We wake up, and we check our phones where once we might have paused to take in a morning birdsong. We trundle down the hall to the bathroom or kitchen, where likely a radio or TV is turned on to the news or weather. We climb behind the wheel to work, and our cars beep and honk at us—beep!—fasten your seatbelt!—beep beep!—you’re too close to the trash cans as you’re backing out! Then we turn on the radio.
We pass the time each day necessarily attenuated in meetings, mail, and meeting workday demands. Yet the moments of respite in the days of our fathers or grandfathers—the 20 seconds in the elevator, twice per day, the trip to the restaurant to grab lunch, the stop at the bakery to pick up a pastry, even the time spent fueling our cars—all these moments once meant bits of fragmented quiet.
These demands take our halfhearted attention while refueling. The bakery likely has either a television on someplace, or worse, a store-wide sound system playing the latest from Lady Gaga. The elevator music lulls us in with its mundane melodies, and the lunchtime restaurant amplifies this sin against music, likely with a sort of amped-up, elevator-music-on-steroids jazziness.
Not all businesses or social areas are best served by piping noise for the sake of everyplace having its own soundtrack. This is a subtlely maddening aspect of the present, a sort of audio-sensory schizophrenia seemingly designed to never allow for a situation where we are left alone to tie together our own thoughts in public places.

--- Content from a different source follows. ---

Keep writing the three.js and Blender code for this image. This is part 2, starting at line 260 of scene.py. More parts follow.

Warren Buffett felt something of the need to recapture mental clarity after living in New York. It’s one of the reasons he decided to return to his hometown of Omaha. It’s explained that:
Much of Buffett’s success in managing Berkshire Hathaway’s investment portfolio can be attributed to his inactivity. Most investors cannot resist the temptation to constantly buy or sell stocks. While Buffett worked in New York, he remembers “people coming up to [him] all the time, whispering into [his] ear about some wonderful business…”

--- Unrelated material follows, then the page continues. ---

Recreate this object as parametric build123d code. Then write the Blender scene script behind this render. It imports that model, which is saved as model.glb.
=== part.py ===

Alain de Botton explained the same idea: “Because of the internet, I now do far more work when not at work. My real thinking happens in bed and while shopping.” PBS addressed these themes a few years ago in Distracted By Everything.
What’s the key to a better life? Intentionally constructing your daily life and built environment to be as free as possible from outside distractions, and as regulated as possible from interior distractions.